Feb 252013

Background segmentation is a computer vision technique that is routinely used as part of automated video surveillance systems to try to distinguish targets to track within a scene.  It works only in the case of vision systems that incorporate a stationary camera observing a mostly stationary scene.  It works best when the scene is not regularly crowded with many moving targets.  The central concept is that targets are found by modeling not the targets themselves, but the rest of the scene.

Background segmentation relies on a background model of the scene, i.e., image features that do not change or change very slowly with time.  Then, on each frame of video, the background model is compared to what is actually in the image;  the parts of the image that do not match the background are therefore foreground and are worthy of further processing.  The background model can also be updated with every frame so that moving objects that stop can be incorporated into the background model (e.g. a vehicle stopping in a parking lot) or so that slow changes can be incorporated (e.g. the position of shadows as the location of the sun changes).

Variable Definitions

At every point of time t, we have an image frame I^{t}.  The image is broken up into a number of pixels, and we can identify an individual pixel as I^t_{i, j}.  The pixel is represented by a three-dimensional vector, containing a red, green, and blue value.

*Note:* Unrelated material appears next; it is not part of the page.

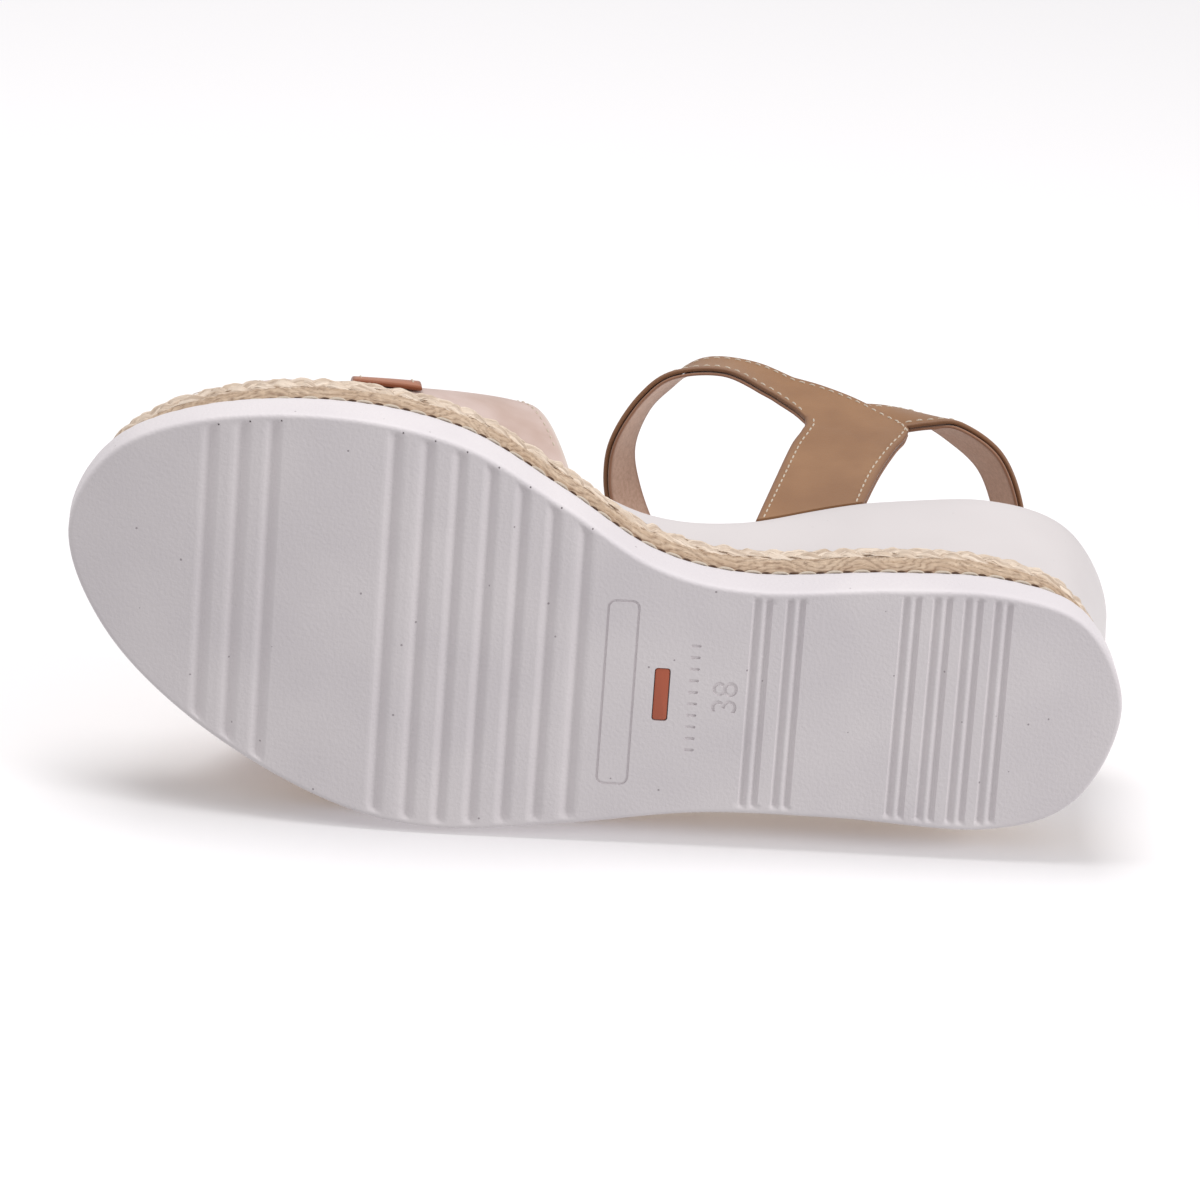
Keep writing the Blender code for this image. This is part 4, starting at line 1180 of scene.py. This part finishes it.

The background model that we build up will have several main components:  A three-dimensional mean vector \mu_{i, j} and a 3 \times 3 covariance matrix \Sigma_{i,j} for each pixel in the video.  We also need to keep track of the learning rate \alpha that represents how fast new information is incorporated into the background model (a good starting value is 0.01). Finally, we need a threshold value \tau to determine how many standard deviations away from the mean we have to be to be considered foreground (a good starting value is between 1.0 and 3.0).


The first step in the background segmentation process is initialization--defining an initial set of values for our model before we can start processing video frames as they come in.  For this, we will set the initial mean value for each pixel to that pixel's value in the first frame of the video sequence, e.g.,

\mu_{i, j}= I^0_{i, j}.

Similarly, we will initialize the covariance matrix for each pixel to the identity matrix, e.g.,

\Sigma_{i,j}= \left[ \begin{array}{ccc} 1 & 0 & 0 \\ 0 & 1 & 0 \\ 0 & 0 & 1 \end{array} \right].


The model is updated on every frame t using an exponential moving average.  This allows the model to incorporate changes into the background. We update the mean value of each pixel based on that pixel's current value in the current frame, e.g.,

\mu_{i, j}= \alpha I^t_{i, j}+ ( 1- \alpha) \mu_{i, j}.

Similarly, the covariance matrix for each pixel is updated based on the that pixel's current value in the current frame, e.g.,

\sigma= [ \mu_{i, j}- I^t_{ i, j}] [ \mu_{i, j}- I^t_{i, j}]^T

\Sigma_{i,j}= \alpha \sigma+ ( 1- \alpha) \Sigma_{i, j}.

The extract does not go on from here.